First, you must know this: I never intended to write a trilogy. If you’ve read the books, you know that I met Mickey in 1970 when I was a young reporter just out of college. I was working at the Dallas Times Herald, and Mantle was in his third year in retirement in Dallas, playing golf almost every day. I was a scratch golfer myself working on an afternoon newspaper where my hours — 6 a.m. to 2 p.m. — allowed me to get in a full 18 holes in the afternoon. One day we hooked up over hamburgers and beer at some Turtle Creek restaurant. It was a hoot, and I was often driving Mickey home to North Dallas and then driving Merlyn back to pick up Mickey’s El Dorado at whatever golf course where he had left it.
Why would you have to drive Mickey Mantle home? Did he drink a lot?

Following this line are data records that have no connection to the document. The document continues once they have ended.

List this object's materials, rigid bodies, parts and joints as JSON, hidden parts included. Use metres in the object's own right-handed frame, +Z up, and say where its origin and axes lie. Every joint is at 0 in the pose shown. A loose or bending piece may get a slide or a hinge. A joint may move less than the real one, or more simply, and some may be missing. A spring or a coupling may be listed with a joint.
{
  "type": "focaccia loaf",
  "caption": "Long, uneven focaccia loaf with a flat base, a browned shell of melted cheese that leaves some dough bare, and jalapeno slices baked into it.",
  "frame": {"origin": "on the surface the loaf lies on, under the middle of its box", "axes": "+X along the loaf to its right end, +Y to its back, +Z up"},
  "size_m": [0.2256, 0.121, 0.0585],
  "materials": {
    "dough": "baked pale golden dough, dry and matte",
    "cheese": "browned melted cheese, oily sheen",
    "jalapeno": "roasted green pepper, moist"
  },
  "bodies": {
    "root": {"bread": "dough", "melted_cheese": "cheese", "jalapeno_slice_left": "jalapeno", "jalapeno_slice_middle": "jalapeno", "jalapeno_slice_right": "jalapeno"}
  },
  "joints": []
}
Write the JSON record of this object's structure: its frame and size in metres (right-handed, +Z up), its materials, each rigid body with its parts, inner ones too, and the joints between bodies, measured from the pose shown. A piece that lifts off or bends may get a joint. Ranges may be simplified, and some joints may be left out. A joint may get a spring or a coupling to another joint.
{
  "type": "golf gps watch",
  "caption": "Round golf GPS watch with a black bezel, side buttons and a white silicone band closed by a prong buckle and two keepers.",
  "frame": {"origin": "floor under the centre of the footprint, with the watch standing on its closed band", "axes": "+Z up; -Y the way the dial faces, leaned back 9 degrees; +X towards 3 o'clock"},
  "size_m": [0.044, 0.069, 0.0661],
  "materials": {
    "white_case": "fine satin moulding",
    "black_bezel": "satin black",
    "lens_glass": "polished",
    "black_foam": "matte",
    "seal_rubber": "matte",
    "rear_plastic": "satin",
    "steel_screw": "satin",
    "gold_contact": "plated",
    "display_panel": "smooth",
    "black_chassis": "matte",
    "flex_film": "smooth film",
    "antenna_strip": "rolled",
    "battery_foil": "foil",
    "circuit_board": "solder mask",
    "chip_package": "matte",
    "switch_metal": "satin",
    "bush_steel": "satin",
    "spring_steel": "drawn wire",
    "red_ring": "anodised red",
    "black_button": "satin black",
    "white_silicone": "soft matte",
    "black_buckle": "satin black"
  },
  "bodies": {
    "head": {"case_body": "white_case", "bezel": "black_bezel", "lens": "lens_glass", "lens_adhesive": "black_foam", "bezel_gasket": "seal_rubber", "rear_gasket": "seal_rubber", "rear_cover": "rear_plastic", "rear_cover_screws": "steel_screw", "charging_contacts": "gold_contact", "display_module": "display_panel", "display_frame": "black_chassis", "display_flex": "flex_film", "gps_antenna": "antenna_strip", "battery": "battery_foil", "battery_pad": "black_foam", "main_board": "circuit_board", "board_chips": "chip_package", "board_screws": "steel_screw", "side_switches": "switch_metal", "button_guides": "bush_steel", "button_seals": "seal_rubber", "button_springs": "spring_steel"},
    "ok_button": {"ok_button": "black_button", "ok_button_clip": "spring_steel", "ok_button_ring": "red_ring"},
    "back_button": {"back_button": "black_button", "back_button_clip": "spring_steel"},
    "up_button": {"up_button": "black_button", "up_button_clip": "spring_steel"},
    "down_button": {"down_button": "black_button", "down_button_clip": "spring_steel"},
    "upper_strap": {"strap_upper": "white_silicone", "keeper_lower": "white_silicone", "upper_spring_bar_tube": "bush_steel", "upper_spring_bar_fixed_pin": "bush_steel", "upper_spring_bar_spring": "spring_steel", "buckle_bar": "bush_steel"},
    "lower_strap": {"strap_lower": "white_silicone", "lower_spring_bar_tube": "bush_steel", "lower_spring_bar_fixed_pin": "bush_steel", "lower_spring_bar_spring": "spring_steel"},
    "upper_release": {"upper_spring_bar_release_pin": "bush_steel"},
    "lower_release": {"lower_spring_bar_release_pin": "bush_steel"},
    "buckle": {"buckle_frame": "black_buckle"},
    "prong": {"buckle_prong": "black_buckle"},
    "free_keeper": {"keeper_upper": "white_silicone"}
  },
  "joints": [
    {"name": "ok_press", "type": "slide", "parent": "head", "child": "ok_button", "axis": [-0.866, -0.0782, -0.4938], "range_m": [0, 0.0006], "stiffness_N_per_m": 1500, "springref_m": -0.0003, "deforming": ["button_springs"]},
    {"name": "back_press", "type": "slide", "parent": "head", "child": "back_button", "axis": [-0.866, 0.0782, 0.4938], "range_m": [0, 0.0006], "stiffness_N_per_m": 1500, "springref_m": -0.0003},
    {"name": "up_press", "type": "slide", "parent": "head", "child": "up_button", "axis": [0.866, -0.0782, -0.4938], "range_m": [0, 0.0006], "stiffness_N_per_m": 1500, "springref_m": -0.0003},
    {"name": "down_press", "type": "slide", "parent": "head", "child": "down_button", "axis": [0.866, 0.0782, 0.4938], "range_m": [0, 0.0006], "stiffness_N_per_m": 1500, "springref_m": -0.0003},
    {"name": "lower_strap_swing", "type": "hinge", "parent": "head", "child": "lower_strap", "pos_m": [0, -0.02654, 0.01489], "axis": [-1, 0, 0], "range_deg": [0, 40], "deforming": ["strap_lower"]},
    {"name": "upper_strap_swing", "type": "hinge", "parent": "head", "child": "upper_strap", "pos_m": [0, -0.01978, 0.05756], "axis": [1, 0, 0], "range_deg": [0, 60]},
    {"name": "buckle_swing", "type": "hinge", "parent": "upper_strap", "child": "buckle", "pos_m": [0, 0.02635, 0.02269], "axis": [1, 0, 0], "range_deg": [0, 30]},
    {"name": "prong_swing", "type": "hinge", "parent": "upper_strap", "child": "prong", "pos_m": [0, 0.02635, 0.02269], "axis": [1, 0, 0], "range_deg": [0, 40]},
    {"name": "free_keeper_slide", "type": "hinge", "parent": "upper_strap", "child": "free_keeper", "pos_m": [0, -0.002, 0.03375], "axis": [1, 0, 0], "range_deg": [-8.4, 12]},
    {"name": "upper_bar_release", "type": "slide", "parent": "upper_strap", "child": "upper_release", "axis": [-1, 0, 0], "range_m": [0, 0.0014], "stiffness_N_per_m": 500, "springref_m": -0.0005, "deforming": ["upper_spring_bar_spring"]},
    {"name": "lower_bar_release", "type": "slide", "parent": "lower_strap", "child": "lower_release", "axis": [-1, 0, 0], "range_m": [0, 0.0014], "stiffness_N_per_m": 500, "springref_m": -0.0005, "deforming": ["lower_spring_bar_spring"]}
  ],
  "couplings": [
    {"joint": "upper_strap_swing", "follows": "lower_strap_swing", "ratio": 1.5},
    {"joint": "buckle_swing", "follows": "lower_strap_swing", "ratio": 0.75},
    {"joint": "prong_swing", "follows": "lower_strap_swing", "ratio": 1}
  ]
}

Did he ever! He had been drinking heavily since his rookie season in 1951, and by 1970 Mantle had become a broken down drunk who was out of the news picture in Dallas. He had pretty much trashed his name there. He was unfriendly, obnoxious and unkind in dealing with the local sportswriters who were not as forgiving as New York writers had been. Dallas was also a football town, and Mantle was old news. It was six or seven years since his last big season, and he was still a couple of years away from his Hall of Fame induction that would put him back in the news cycle. Mickey said it best. “No one gives a damn about me anymore,” he often whined. Mind you, I wasn’t a sportswriter in Dallas I had quickly moved into a beat reporting on civil rights, minorities and politics, and this Is what I did in my reporting career. So, while I was keeping a notebook on my time with Mantle, it wasn’t with the intention of writing a book.

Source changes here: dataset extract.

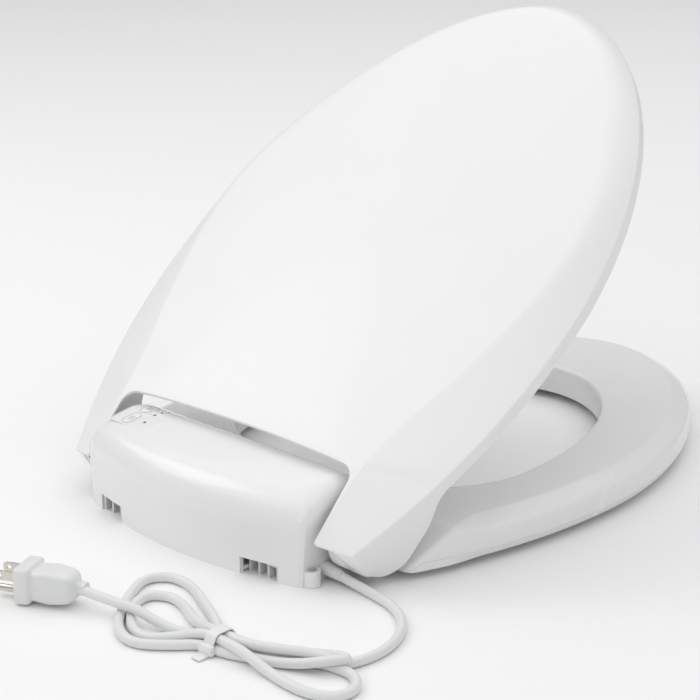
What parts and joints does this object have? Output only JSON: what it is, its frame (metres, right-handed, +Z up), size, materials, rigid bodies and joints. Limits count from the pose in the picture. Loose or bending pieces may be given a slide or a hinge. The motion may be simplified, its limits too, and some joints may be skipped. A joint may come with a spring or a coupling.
{
  "type": "heated toilet seat",
  "caption": "Elongated electric toilet seat with lid, rear electric housing, hinged seat ring, control buttons and a mains cord with plug.",
  "frame": {"origin": "midway between the two bowl-bolt holes, on the plane that the housing rests on", "axes": "-Y to the front tip of the seat, +Y to the rear wall, +Z up, +X to the side with the controls"},
  "size_m": [0.4134, 0.6434, 0.3256],
  "materials": {
    "blade_metal": "plated brass",
    "bracket_white": "satin moulded nylon",
    "bumper_rubber": "soft white rubber",
    "bush_nylon": "natural nylon",
    "button_white": "satin button cap",
    "capacitor_can": "capacitor can",
    "circuit_board": "green circuit board",
    "clear_lens": "clear diffusing lens",
    "cord_white": "white vinyl sheath",
    "damper_black": "black rotary damper",
    "emitter": "light emitting diode",
    "fuse_case": "ceramic-coloured fuse case",
    "heater_foil": "heater foil",
    "housing_white": "glossy moulded polypropylene",
    "led_lens": "small dark indicator window",
    "lid_white": "glossy moulded polypropylene",
    "panel_film": "thin film over the controls",
    "pin_steel": "steel",
    "plug_white": "moulded vinyl plug",
    "relay_case": "blue relay case",
    "seat_white": "glossy moulded polypropylene",
    "switch_black": "black moulding",
    "tie_white": "white releasable strap",
    "transformer_steel": "laminated core and bobbin"
  },
  "bodies": {
    "root": {"base_pads": "bumper_rubber", "base_pan": "housing_white", "capacitor": "capacitor_can", "control_board": "circuit_board", "cord_clamp": "switch_black", "cord_gland": "cord_white", "cord_hank": "cord_white", "cord_lead": "cord_white", "cord_tail": "cord_white", "cord_tie": "tie_white", "damper_left": "damper_black", "damper_right": "damper_black", "ear_left": "housing_white", "ear_right": "housing_white", "fuse_holder": "fuse_case", "hinge_pin_left": "pin_steel", "hinge_pin_right": "pin_steel", "led_emitters": "emitter", "led_lenses": "led_lens", "mount_bracket_left": "bracket_white", "mount_bracket_right": "bracket_white", "night_light_board": "circuit_board", "night_light_leds": "emitter", "night_light_lens": "clear_lens", "pan_screws": "pin_steel", "panel_overlay": "panel_film", "plug_blades": "blade_metal", "plug_body": "plug_white", "plug_earth_pin": "blade_metal", "power_board": "circuit_board", "relay": "relay_case", "tact_switches": "switch_black", "top_cover": "housing_white", "transformer": "transformer_steel"},
    "seat": {"seat_bottom_shell": "seat_white", "seat_bumpers": "bumper_rubber", "seat_bush_left": "bush_nylon", "seat_bush_right": "bush_nylon", "seat_heater": "heater_foil", "seat_thermal_fuse": "fuse_case", "seat_thermostat": "switch_black", "seat_top_shell": "seat_white"},
    "lid": {"lid_bumpers": "bumper_rubber", "lid_bush_left": "bush_nylon", "lid_bush_right": "bush_nylon", "lid_shell": "lid_white"},
    "heat_button": {"heat_button": "button_white"},
    "light_button": {"light_button": "button_white"}
  },
  "joints": [
    {"name": "seat_hinge", "type": "hinge", "parent": "root", "child": "seat", "pos_m": [0, -0.006, 0.028], "axis": [-1, 0, 0], "range_deg": [0, 30]},
    {"name": "lid_hinge", "type": "hinge", "parent": "seat", "child": "lid", "pos_m": [0, -0.006, 0.028], "axis": [-1, 0, 0], "range_deg": [-38.3, 21.7]},
    {"name": "heat_button_press", "type": "slide", "parent": "root", "child": "heat_button", "axis": [0, 0, -1], "range_m": [0, 0.0012]},
    {"name": "light_button_press", "type": "slide", "parent": "root", "child": "light_button", "axis": [0, 0, -1], "range_m": [0, 0.0012]}
  ]
}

And they knew you were a reporter?
Mickey didn’t care. Merlyn, though, was often asking if I planned to write about them and finally just asked that, if I write about this time in their lives, that I do so after they were no longer around. But, honestly, at the time my professional interest was politics. It was on politics that I won a fellowship in Washington in 1971, and I wrote a civil rights history in 1974, and then was awarded a Nieman Fellowship to Harvard in 1976. But baseball did provide an entrée, much as it did with writers like my late friend David Halberstam who specialized in politics and public policy but also wrote about sports. And over the years I kept touching base with Mantle. At his Hall of Fame induction, at Yankee Stadium, then on the memorabilia circuit in Los Angeles. By coincidence when I came to work in L.A., the literary agent I signed with — Mike Hamilburg — was the son of Mitchell Hamilburg, a big name agent and baseball fan who had produced Safe at Home! That was the 1962 baseball comedy that capitalized on Mickey Mantle and Roger Maris’ fame after their chase of Babe Ruth’s home run record in 1961. Mike knew of my Mantle connection, so when Mickey died in 1995, he suggested that I take a shot at writing a new biography of Mantle.
All that material, and you hadn’t thought about writing a book about Mickey Mantle before this?
I knew that someday I would. But then Mike said, “Write it now. Write it all.” In 2000 I showed him a manuscript of over 2,500 type-written pages. He laughed so hard I thought he was going to choke to death. He said that was around 800,000 words, and that no publisher would buy a baseball biography of much more than 100,000 words, something between 300 and 400 typewritten pages. So we began editing it down. It seemed impossible and like cutting off a leg or testicle. Mike finally auctioned a manuscript of 600 pages, which we still had to cut down to 400 pages for publication. The reason I tell you this story is that there was a lot of material — like on the Mantle-DiMaggio, Mantle-Maris and Mantle-Stengel relationships — that was left out of that first book. There was also new material that kept coming in. And, that’s how the books DiMag & Mick and The Best There Ever Was — came to be, as well at this new book, Maris & Mantle: Two Yankees, Immortality and the Age of Camelot. Don’t get me wrong. There was more that went into those subsequent books than just picking up what was left out of Mickey Mantle: America’s Prodigal Son. The game’s new analytics and sabermetrics, for instance. They change the way you look at Mantle’s 1957 season, which had long been under-appreciated. There were also new interviews with Bob Cerv, Ted Williams, Roger Maris and numerous others that I didn’t have access to until after the first Mantle book was out. Not to mention Holly Brooke (seen in the photo with Mantle in 1951), Mickey’s New York girlfriend with whom I spoke to almost every day from 2006 until her death in 2017. I also had a couple of long conversations with Merlyn that led me to reconsider things like Mickey’s place among baseball’s greats.
You must have a lot of material on Holly Brooke and Mickey. Enough for a book?
Wow. That’s something Mike Hamilburg would have asked. He died in 2016, and I miss him.